Repeat exactly the lines from the start of the material below up to and including the "of the cover." line.

------

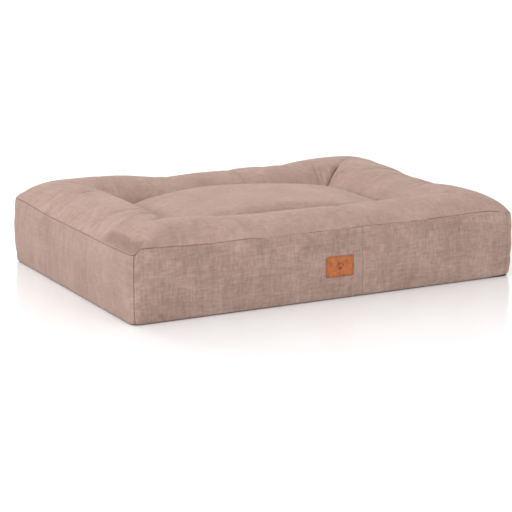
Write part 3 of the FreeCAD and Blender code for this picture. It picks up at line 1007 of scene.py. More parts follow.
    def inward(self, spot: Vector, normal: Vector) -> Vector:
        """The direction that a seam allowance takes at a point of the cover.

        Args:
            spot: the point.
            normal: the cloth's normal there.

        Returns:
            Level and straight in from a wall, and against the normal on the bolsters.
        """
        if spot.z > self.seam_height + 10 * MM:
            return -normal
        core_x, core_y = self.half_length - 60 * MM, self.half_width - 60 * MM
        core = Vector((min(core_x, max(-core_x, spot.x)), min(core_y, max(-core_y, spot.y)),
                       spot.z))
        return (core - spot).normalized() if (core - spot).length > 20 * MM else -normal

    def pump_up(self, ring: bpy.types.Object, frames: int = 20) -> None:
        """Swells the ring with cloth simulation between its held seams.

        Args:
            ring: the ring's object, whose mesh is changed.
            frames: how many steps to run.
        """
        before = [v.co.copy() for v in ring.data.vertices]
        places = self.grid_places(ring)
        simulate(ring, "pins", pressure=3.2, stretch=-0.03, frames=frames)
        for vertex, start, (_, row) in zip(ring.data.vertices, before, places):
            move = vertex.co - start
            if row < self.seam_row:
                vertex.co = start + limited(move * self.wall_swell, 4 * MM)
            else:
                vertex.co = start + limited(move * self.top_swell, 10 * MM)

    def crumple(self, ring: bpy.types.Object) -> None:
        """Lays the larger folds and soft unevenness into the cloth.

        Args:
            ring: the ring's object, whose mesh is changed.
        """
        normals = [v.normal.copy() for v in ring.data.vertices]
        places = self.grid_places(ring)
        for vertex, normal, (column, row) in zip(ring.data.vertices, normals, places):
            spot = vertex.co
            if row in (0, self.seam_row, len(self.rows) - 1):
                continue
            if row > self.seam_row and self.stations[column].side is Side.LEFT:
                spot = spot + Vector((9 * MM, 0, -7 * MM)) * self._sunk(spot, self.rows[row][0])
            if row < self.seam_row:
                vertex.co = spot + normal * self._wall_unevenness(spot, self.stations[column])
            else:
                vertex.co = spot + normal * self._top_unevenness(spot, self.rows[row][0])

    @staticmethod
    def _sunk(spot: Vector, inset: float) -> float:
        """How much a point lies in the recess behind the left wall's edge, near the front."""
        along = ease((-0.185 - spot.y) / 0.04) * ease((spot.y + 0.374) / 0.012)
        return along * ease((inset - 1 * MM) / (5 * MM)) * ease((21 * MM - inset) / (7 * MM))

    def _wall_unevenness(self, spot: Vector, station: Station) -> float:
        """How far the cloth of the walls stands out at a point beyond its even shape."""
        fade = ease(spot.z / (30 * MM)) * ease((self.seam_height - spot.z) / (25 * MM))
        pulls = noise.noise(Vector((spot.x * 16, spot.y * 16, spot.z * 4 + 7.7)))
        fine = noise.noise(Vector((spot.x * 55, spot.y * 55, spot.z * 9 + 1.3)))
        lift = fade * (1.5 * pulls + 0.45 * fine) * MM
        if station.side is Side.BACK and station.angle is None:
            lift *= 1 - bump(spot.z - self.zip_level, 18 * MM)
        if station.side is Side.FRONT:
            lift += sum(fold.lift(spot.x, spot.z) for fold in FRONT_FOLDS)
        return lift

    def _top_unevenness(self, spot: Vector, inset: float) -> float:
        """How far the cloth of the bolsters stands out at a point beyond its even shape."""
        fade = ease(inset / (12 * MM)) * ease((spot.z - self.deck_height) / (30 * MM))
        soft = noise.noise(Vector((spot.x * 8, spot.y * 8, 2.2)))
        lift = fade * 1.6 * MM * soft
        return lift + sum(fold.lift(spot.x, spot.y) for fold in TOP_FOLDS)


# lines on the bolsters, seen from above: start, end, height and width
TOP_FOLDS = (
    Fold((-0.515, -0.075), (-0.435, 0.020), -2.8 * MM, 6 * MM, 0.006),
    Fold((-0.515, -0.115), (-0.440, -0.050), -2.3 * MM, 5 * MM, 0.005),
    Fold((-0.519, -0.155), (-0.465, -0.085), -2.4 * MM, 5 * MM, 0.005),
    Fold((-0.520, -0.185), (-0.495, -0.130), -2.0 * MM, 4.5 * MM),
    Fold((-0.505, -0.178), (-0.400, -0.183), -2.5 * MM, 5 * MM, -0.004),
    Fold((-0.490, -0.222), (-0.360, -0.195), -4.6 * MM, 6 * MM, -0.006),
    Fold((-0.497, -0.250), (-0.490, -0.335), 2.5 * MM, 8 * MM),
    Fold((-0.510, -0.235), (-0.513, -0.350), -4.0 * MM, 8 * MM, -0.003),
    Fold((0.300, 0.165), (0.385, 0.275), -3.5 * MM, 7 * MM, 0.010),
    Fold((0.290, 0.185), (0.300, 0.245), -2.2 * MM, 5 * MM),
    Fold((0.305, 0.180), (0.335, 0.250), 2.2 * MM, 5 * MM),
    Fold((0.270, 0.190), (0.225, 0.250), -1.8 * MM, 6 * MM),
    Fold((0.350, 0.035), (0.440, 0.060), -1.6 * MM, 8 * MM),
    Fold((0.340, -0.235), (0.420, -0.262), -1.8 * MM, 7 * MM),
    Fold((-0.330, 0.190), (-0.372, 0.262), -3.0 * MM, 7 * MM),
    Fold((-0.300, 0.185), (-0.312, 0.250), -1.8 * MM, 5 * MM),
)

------

Result for this exercise:
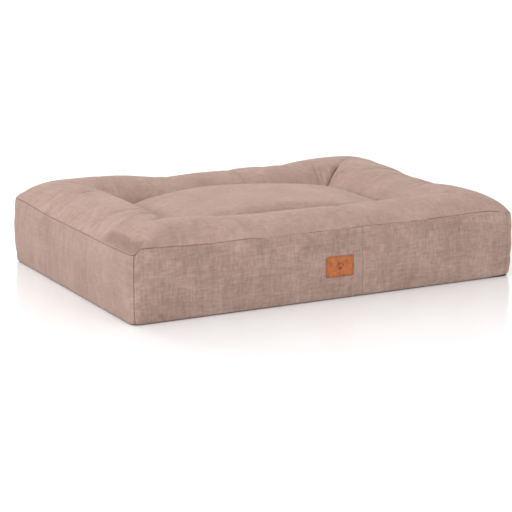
Write part 3 of the FreeCAD and Blender code for this picture. It picks up at line 1007 of scene.py. More parts follow.
    def inward(self, spot: Vector, normal: Vector) -> Vector:
        """The direction that a seam allowance takes at a point of the cover.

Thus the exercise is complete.